◆ **What is required**
Reproduce the entries shown below only from the line with "before = set(bpy.data.objects)" down to the line with "import random", keeping both end lines and copying each one exactly.

◆ **Data shown**

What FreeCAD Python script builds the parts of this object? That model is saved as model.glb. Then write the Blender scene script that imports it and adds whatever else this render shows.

* * *

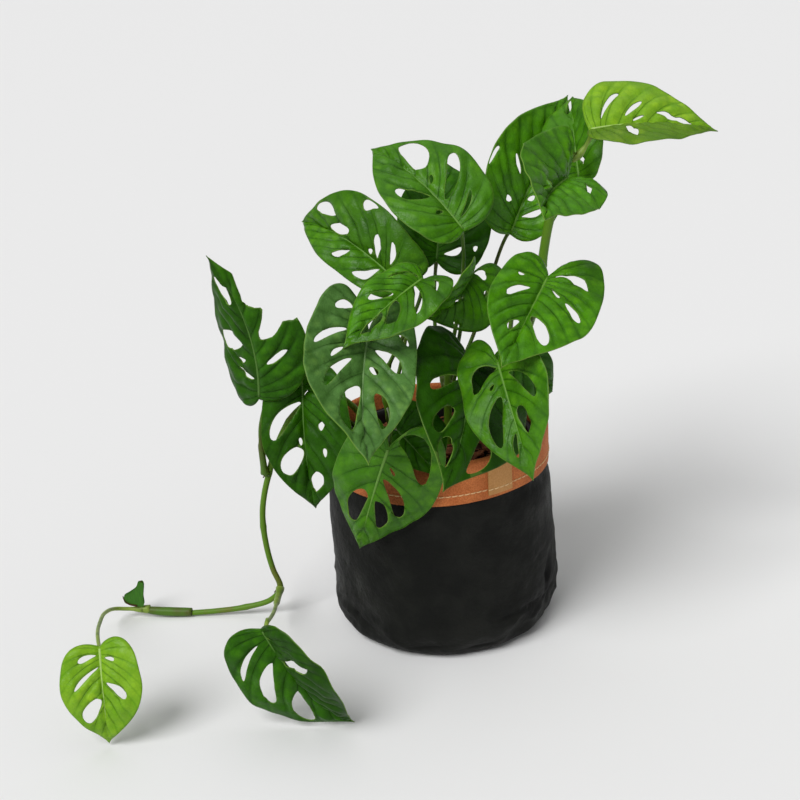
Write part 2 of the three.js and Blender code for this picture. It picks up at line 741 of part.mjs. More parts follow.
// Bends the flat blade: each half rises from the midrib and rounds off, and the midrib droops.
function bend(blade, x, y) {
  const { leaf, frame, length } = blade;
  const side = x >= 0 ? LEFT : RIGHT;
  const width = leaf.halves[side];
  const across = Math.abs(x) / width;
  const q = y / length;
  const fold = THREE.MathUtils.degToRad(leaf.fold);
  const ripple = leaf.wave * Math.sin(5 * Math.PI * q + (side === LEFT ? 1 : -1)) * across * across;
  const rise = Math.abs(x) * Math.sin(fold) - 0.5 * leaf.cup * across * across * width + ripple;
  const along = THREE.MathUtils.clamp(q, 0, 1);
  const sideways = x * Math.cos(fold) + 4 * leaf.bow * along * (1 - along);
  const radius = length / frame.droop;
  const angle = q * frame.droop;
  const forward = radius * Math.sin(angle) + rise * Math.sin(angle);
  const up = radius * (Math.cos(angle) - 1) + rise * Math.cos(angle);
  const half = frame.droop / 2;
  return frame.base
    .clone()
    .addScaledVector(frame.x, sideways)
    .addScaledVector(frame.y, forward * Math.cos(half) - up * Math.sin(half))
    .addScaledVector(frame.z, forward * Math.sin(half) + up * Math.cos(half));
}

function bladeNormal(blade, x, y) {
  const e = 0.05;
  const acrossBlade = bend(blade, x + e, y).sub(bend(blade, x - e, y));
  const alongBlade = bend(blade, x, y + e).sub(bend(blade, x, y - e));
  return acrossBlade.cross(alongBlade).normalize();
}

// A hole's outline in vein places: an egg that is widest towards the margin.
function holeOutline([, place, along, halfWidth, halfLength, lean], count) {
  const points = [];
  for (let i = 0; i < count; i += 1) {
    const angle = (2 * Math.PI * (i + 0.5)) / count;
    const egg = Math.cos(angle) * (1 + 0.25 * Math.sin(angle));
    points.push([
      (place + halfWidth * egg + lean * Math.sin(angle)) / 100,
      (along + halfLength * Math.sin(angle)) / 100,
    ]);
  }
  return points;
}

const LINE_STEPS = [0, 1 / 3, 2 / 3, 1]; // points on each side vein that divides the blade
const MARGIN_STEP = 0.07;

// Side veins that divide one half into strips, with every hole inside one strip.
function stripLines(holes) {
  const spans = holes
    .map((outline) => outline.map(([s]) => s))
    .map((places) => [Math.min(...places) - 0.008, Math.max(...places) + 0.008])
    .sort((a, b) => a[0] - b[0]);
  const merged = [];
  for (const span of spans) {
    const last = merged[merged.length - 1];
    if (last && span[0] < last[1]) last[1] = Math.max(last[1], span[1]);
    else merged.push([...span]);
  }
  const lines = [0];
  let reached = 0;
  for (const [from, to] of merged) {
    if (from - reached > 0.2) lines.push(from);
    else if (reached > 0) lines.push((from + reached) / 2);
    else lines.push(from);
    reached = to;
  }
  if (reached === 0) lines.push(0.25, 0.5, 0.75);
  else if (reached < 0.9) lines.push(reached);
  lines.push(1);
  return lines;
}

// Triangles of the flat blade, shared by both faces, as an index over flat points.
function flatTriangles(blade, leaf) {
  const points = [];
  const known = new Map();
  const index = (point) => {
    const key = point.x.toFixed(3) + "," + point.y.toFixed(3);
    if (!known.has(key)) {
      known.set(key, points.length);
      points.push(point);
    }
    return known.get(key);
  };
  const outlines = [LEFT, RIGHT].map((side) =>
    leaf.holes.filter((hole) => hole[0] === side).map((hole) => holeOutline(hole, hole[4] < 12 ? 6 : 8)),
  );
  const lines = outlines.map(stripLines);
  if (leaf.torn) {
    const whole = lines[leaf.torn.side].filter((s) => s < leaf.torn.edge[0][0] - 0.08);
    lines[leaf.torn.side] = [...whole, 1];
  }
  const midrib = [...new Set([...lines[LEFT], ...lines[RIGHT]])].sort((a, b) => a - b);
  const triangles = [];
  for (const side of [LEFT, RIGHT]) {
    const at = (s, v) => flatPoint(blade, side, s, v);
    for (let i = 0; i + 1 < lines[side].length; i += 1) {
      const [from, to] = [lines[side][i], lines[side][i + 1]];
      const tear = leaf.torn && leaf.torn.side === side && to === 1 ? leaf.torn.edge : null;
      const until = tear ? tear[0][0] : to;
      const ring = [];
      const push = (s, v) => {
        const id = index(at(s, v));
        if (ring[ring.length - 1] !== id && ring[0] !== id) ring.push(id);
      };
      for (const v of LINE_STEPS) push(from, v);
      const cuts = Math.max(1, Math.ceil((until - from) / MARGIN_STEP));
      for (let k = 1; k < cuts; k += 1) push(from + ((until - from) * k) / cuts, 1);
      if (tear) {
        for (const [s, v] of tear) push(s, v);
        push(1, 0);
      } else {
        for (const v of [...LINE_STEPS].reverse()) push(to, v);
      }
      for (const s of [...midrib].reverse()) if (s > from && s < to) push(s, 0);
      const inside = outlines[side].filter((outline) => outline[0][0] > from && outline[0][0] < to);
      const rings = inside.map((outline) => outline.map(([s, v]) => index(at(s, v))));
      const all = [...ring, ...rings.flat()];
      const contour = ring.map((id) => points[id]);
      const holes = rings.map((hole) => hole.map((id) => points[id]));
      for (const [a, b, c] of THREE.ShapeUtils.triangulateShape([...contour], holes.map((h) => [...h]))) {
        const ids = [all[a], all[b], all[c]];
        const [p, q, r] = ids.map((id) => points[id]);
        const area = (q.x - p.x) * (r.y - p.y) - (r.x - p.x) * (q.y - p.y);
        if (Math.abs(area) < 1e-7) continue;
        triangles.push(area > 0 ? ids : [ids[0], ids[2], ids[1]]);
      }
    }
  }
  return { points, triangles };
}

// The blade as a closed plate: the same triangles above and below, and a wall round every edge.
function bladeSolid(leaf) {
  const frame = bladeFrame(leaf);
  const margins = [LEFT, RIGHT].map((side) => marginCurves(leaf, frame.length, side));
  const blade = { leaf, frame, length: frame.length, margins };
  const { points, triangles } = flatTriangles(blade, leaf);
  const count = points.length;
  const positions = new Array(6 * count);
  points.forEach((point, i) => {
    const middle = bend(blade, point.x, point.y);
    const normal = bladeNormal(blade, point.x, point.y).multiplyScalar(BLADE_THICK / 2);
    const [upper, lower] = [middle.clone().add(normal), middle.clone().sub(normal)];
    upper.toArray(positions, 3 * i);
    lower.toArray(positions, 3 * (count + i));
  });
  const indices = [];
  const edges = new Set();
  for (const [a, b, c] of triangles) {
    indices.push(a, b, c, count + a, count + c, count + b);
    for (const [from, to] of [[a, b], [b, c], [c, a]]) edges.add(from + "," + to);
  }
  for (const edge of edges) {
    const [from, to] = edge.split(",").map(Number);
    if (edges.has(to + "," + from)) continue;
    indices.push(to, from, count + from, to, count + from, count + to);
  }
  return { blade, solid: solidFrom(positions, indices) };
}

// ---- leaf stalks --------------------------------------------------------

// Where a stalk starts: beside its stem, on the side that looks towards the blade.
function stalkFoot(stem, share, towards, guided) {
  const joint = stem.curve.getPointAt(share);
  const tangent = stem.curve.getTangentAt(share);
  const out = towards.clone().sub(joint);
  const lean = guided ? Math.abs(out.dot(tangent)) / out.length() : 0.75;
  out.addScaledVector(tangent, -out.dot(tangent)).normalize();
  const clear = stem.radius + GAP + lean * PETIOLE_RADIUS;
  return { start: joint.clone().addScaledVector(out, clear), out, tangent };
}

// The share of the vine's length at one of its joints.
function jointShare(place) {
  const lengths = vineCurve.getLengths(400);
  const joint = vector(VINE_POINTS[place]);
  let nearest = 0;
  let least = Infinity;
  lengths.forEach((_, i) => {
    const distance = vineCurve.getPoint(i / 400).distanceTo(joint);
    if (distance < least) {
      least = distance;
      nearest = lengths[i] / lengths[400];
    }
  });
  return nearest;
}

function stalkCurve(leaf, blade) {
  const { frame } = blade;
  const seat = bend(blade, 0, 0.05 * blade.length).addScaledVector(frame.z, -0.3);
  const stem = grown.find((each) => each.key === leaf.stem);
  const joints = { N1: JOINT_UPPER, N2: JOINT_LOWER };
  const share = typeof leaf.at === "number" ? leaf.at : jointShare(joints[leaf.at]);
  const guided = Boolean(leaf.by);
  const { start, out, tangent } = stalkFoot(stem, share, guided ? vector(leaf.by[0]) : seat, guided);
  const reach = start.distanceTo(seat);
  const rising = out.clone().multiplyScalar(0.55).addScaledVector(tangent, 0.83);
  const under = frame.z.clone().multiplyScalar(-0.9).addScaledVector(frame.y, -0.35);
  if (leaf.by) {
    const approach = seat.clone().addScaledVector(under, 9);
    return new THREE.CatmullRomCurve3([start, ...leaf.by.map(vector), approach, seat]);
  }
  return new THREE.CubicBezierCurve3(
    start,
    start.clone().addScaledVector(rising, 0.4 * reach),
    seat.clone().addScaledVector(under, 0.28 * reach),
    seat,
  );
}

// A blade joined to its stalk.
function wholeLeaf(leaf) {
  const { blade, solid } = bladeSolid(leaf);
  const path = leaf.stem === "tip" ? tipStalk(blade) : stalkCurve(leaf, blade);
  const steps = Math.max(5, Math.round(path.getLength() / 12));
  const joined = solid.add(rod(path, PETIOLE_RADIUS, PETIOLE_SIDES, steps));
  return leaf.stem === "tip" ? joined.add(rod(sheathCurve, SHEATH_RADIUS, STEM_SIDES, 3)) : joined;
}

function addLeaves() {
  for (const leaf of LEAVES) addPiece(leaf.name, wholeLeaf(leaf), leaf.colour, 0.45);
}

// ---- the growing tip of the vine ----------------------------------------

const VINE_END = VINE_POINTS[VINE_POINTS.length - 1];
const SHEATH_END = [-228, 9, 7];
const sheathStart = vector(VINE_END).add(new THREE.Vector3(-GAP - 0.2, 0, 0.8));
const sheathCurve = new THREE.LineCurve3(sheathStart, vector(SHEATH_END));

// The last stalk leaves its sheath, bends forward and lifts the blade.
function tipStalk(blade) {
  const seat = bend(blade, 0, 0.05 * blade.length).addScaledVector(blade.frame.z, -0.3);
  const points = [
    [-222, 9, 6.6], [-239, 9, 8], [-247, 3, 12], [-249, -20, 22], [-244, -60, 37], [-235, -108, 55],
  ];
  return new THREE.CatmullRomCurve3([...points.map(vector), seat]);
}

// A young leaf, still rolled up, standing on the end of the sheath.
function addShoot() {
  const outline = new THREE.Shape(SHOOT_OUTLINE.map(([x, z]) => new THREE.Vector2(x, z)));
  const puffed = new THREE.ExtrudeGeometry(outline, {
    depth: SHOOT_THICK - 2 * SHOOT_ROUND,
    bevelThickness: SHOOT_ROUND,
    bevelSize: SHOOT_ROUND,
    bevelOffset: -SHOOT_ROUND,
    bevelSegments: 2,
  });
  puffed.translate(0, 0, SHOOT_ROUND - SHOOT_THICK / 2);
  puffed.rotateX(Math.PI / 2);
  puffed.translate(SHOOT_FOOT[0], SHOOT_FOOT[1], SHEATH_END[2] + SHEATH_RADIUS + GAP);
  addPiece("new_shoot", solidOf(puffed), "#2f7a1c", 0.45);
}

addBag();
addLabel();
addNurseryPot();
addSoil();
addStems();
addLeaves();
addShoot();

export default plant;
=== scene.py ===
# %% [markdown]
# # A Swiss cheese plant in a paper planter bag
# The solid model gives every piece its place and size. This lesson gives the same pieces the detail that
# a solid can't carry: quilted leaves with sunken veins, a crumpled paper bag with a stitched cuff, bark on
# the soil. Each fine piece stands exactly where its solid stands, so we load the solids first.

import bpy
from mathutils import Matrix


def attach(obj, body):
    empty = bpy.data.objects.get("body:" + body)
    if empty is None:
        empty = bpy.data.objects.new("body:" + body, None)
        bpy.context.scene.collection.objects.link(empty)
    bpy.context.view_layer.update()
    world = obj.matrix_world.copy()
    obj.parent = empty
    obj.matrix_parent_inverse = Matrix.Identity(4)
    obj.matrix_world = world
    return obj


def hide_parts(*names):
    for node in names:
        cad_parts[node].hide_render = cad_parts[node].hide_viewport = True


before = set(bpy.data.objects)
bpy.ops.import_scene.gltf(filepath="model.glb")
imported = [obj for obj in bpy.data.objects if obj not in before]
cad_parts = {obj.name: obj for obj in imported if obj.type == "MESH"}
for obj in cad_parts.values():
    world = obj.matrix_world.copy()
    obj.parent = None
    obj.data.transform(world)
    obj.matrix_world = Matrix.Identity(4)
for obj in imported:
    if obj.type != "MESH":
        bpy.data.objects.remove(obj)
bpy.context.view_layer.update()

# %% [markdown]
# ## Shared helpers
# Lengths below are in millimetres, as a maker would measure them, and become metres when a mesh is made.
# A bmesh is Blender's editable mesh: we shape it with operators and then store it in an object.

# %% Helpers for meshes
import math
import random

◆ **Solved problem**
before = set(bpy.data.objects)
bpy.ops.import_scene.gltf(filepath="model.glb")
imported = [obj for obj in bpy.data.objects if obj not in before]
cad_parts = {obj.name: obj for obj in imported if obj.type == "MESH"}
for obj in cad_parts.values():
    world = obj.matrix_world.copy()
    obj.parent = None
    obj.data.transform(world)
    obj.matrix_world = Matrix.Identity(4)
for obj in imported:
    if obj.type != "MESH":
        bpy.data.objects.remove(obj)
bpy.context.view_layer.update()

# %% [markdown]
# ## Shared helpers
# Lengths below are in millimetres, as a maker would measure them, and become metres when a mesh is made.
# A bmesh is Blender's editable mesh: we shape it with operators and then store it in an object.

# %% Helpers for meshes
import math
import random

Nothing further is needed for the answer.